Upper Sharanesh village has about twenty houses and its population is mainly Christian.

On 29 March one of the artillery shells hit the house of a Christian family.

Like Abdulkarim, Hani Thoma Gariya has also moved his family out of his village.

"We were sitting and having dinner when we heard the sound of Turkish artillery," says Gariya.

"The first rocket fell behind the house, so we stood up and took shelter in a safe place," he says.

"And all of sudden, the second rocket hit," he continues, "then again, all of sudden, the third rocket hit here, in the living room as you can see, and this is what happened."

Azad Hanna Yalda is also in the process of moving out of the village.

"We cannot take it anymore honestly," he says, "there is a shelling every two or three days."

"The day it happened, I was sitting alone in my house and they started bombing from about quarter to four until half past six," he says.

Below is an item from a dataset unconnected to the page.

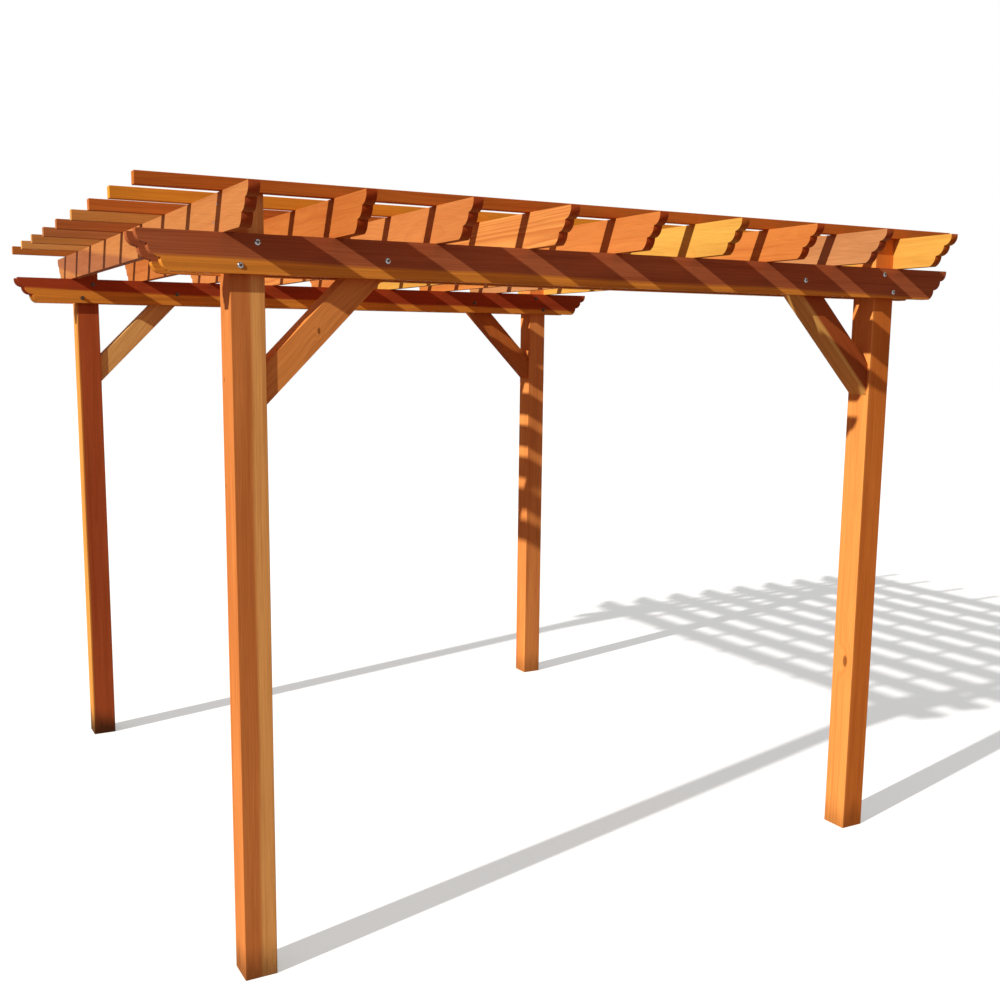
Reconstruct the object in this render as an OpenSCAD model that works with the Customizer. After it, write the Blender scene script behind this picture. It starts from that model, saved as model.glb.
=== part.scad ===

Zerevan Muhsin, the director of Darkari district in northern Kurdish region of Iraq, says properties were damaged by the shelling on the 23 and 29 March, but luckily no residents were injured.

"Thankfully, they are all safe," he says.

The Kurdistan Workers' Party, or PKK, has waged a more than three-decade old insurgency in Turkey's mostly Kurdish southeast region.

The group is considered a terror organisation by Turkey and its Western allies.